AVAILABLE DATA ::
--

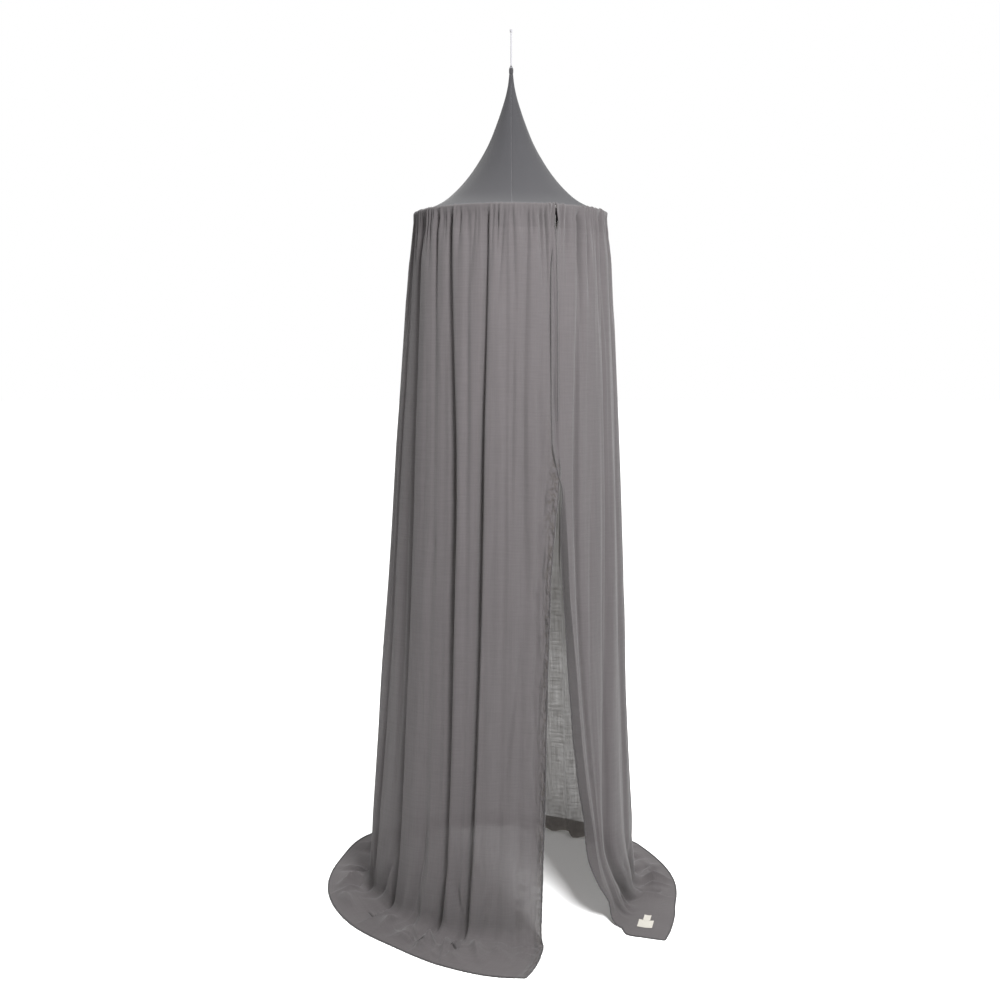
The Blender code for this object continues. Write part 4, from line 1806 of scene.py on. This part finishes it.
    def wrap_row(self, share: np.ndarray, angle: float) -> np.ndarray:
        """Over the hoop: the pleats start shallow in the seam and stay clear of the tube.

        Args:
            share: The columns' places across the cut, 0 to 1.
            angle: How far round the tube the row lies, 90 on top and 0 outside, in degrees.

        Returns:
            The row's points.
        """
        around = math.radians(angle)
        turns = self.column_turns(0.0)
        depth = self.fold_depths(turns, 0.0)[0] + self.furrow_depths(share, 0.0)
        depth = limited(depth, self.pleat_limit) * (0.35 + 0.65 * math.cos(around))
        reach = self.wrap_radius + self.gather_bulge * math.cos(around) - depth
        radius = HOOP_RADIUS + reach * math.cos(around)
        return at_turn(turns, radius, HOOP_HEIGHT + reach * math.sin(around))

    def wall_row(self, share: np.ndarray, part: float) -> np.ndarray:
        """One row of the hanging wall, part of the way from the hoop to where the bend starts.

        Args:
            share: The columns' places across the cut, 0 to 1.
            part: The part of the way, 0 to 1.

        Returns:
            The row's points.
        """
        way = part * self.bend_way
        turns = self.column_turns(way)
        drop = part * (1.0 - self.station(turns, "bend_mm") * MM / HOOP_HEIGHT)
        depth, lean = self.fold_depths(turns, way)
        depth = depth + self.furrow_depths(share, way)
        below_seam = max(0.0, part * HOOP_HEIGHT - self.seam_height)
        depth = limited(depth, self.pleat_limit + self.pleat_growth * below_seam)
        depth = depth + self.dents(turns, way) + self.ripples(share, way)
        depth = depth + self.tuck(share, way) + self.curl(share, way)
        radius = self.wall_radius(turns, drop) - depth
        turns = turns + np.degrees(lean / radius)
        return at_turn(turns, radius, HOOP_HEIGHT * (1.0 - drop))

    def curl(self, share: np.ndarray, way: float) -> np.ndarray:
        """How far in the rolled right edge lies behind its crest."""
        along = np.clip((share - self.curl_share) / (1.0 - self.curl_share), 0.0, 1.0)
        return self.curl_depth * self.curled(way) * along**0.9

    def tuck(self, share: np.ndarray, way: float) -> np.ndarray:
        """How far the right edge is tucked in behind the left one, above the open doorway.

        Args:
            share: The columns' places across the cut, 0 to 1.
            way: How far down the wall or out over the floor, 0 to 2.

        Returns:
            How far in each column lies, in metres.
        """
        closed = ease(way, *self.tuck_ways[:2]) * (1.0 - ease(way, *self.tuck_ways[2:]))
        return self.tuck_depth * closed * smooth_step(share, *self.tuck_shares)

    def bend_row(self, share: np.ndarray, part: float) -> np.ndarray:
        """One row of the turn from the wall to the floor.

        Args:
            share: The columns' places across the cut, 0 to 1.
            part: The part of the bend, 0 at the wall and 1 on the floor.

        Returns:
            The row's points.
        """
        way = self.bend_way + (1.0 - self.bend_way) * part
        turns = self.column_turns(way)
        bend = self.station(turns, "bend_mm") * MM
        puff = self.station(turns, "puff_mm") * MM
        foot = self.station(turns, "foot")
        start_r = self.wall_radius(turns, 1.0 - bend / HOOP_HEIGHT)
        # Radius and height of a curve from the wall round a corner to the floor, and its direction.
        wall, corner, lying = (start_r, bend), (foot, 0.6 * puff), (foot + bend, puff)
        weights = ((1 - part) ** 2, 2 * part * (1 - part), part**2)
        radius, height = (
            sum(weight * end[k] for weight, end in zip(weights, (wall, corner, lying))) for k in (0, 1)
        )
        along = [(1 - part) * (corner[k] - wall[k]) + part * (lying[k] - corner[k]) for k in (0, 1)]
        size = np.hypot(*along)
        depth, lean = self.fold_depths(turns, way)
        depth = depth + self.furrow_depths(share, way) + self.curl(share, way)
        depth = depth + self.dents(turns, way) + self.ripples(share, 1.0) * (1 - part)
        radius = radius + depth * along[1] / size
        height = self.on_floor(height - depth * along[0] / size)
        turns = turns + np.degrees(lean / radius)
        points = at_turn(turns, radius, height)
        return self.creased(points, smooth_step(np.array(part), 0.5, 1.0))

    def skirt_row(self, share: np.ndarray, part: float) -> np.ndarray:
        """One row of the cloth that lies out over the floor, part of the way to the hem.

        Args:
            share: The columns' places across the cut, 0 to 1.
            part: The part of the way from the bend to the hem, 0 to 1.

        Returns:
            The row's points.
        """
        turns = self.column_turns(1.0 + part)
        bend = self.station(turns, "bend_mm") * MM
        puff = self.station(turns, "puff_mm") * MM
        start = self.station(turns, "foot") + bend
        radius = start + (self.station(turns, "hem") - start) * part
        depth = self.fold_depths(turns, 1.0 + part)[0]
        u = share * self.cut_width
        lay = SoftNoise(self.seed + 5)
        # Wrinkles, weaker by the bend, gone at the hem, and none where the cloth has no puff.
        wrinkle = sum(lay.ripple(kind, u, part) for kind in LYING)
        wrinkle = wrinkle * math.sin(math.pi * min(1.0, 0.25 + 0.75 * part))
        wrinkle = wrinkle * smooth_step(puff, 0.0, 8 * MM)
        height = puff * (1 - part) ** 2 * (1 + 2 * part) - depth + wrinkle
        points = at_turn(turns, radius, self.on_floor(height))
        return self.creased(points, np.array(1.0 - 0.55 * part))

    def on_floor(self, height: np.ndarray) -> np.ndarray:
        """Heights of cloth that lies on the floor where it would go through it."""
        soft = 1.2 * MM
        return 0.5 * (height + np.sqrt(height**2 + soft**2)) + 0.7 * MM

    def creased(self, points: np.ndarray, share: np.ndarray) -> np.ndarray:
        """Raises a row's points where ridges cross it and lowers them where slots do.

        Args:
            points: The row's points.
            share: The share of the creases' height that the row gets.

        Returns:
            The same points, moved.
        """
        ridges, slots = np.zeros(len(points)), np.zeros(len(points))
        for crease in CREASES:
            start = np.array((crease.x0, crease.y0))
            run = np.array((crease.x1, crease.y1)) - start
            off = points[:, :2] - start
            along = np.clip(off @ run / (run @ run), 0.0, 1.0)
            to_left = run[0] * off[:, 1] - run[1] * off[:, 0] > 0
            half = np.where(to_left, crease.left_mm, crease.right_mm) * MM
            away = np.linalg.norm(off - along[:, None] * run, axis=1) / half
            taper = np.sin(math.pi * (0.18 + 0.70 * along))
            change = self.crease_strength * crease.high_mm * MM * taper * np.exp(-(away**1.4))
            ridges, slots = np.maximum(ridges, change), np.minimum(slots, change)
        points[:, 2] = FLOOR + self.on_floor(points[:, 2] - FLOOR + (ridges + slots) * share)
        return points

    # Sewing

    def hem(self, points: np.ndarray) -> list[bpy.types.Object]:
        """The rolled hem down both front edges and round the foot, and its overlocking thread.

        Args:
            points: The sheet's points, row by row.

        Returns:
            The roll and its thread.
        """
        first = self.wrap_rows + 1
        border = np.concatenate([points[first:-1, 0], points[-1], points[-2:first:-1, -1]])
        path = resampled(border, self.overlock_pitch)
        rng = np.random.default_rng(self.seed + 9)
        path = path + rng.normal(0.0, self.hem_wander, path.shape)
        path[:, 2] = np.maximum(path[:, 2], FLOOR + self.hem_above_floor)
        radius = self.hem_radius + rng.normal(0.0, self.hem_unevenness, len(path))
        roll = tube("rolled_hem", path, radius, 8)
        t = np.arange(9) * math.tau / 9
        reach = self.overlock_reach
        loop = np.stack([0.9 * MM * np.sin(t), reach * np.cos(t), reach * np.sin(t)], axis=1)
        unit = thread_unit(loop, self.overlock_radius, 4, ring=True)
        return [roll, repeated("hem_overlock", unit, path, frames_along(path))]

    def seam_stitches(self, points: np.ndarray) -> bpy.types.Object:
        """The topstitching that holds the pleats to the crown, just outside the seam.

        Args:
            points: The sheet's points, row by row.

        Returns:
            The stitches, as one piece.
        """
        line = resampled(points[1], self.topstitch_pitch) + np.array((0.0, 0.0, 0.45 * MM))
        forward, _, _ = frames_along(line)
        up = np.tile(np.array((0.0, 0.0, 1.0)), (len(line), 1))
        thread = np.array(((-1.3, 0.0, -0.3), (-0.6, 0.0, 0.15), (0.6, 0.0, 0.15), (1.3, 0.0, -0.3))) * MM
        unit = thread_unit(thread, self.topstitch_radius, 5, ring=False)
        return repeated("seam_topstitch", unit, line, (forward, np.cross(up, forward), up))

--

TASK GOAL ::
Repeat, word for word, the lines from the opening of the material through the line containing "of the tube.".

TASK OUTPUT ::
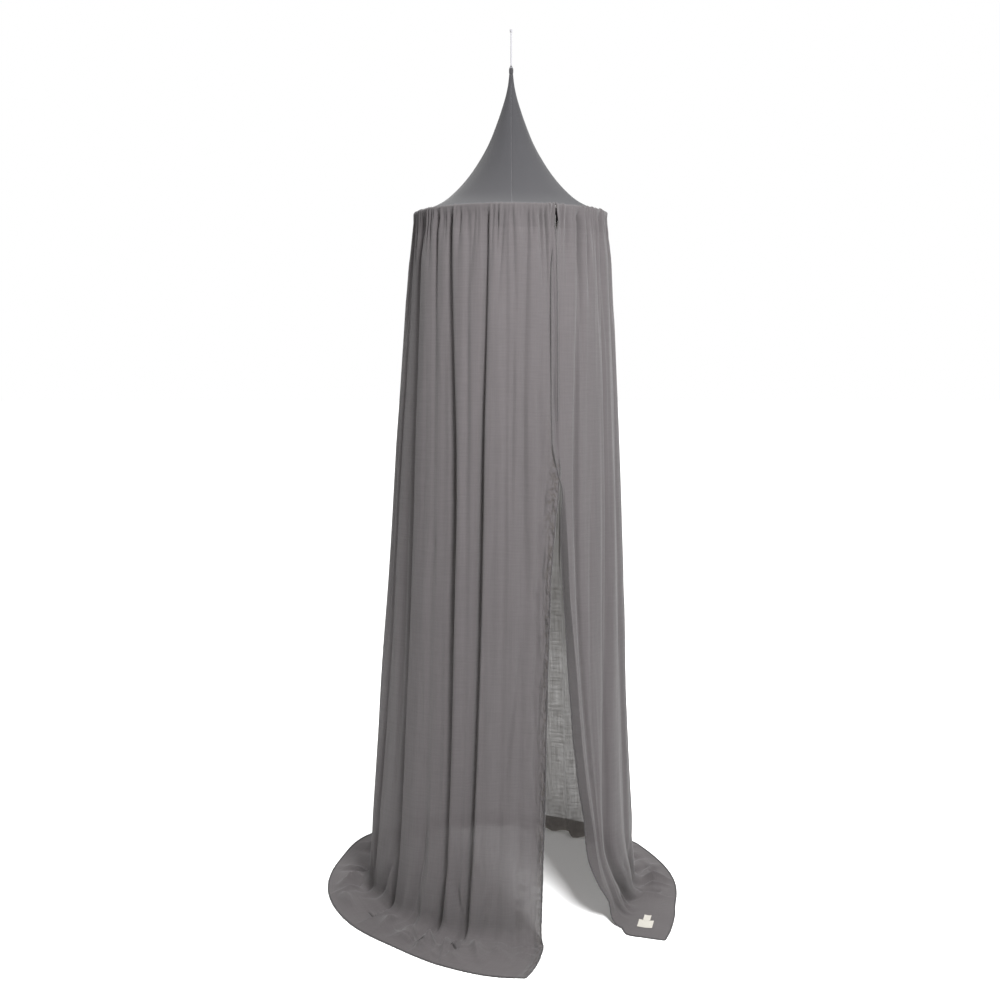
The Blender code for this object continues. Write part 4, from line 1806 of scene.py on. This part finishes it.
    def wrap_row(self, share: np.ndarray, angle: float) -> np.ndarray:
        """Over the hoop: the pleats start shallow in the seam and stay clear of the tube.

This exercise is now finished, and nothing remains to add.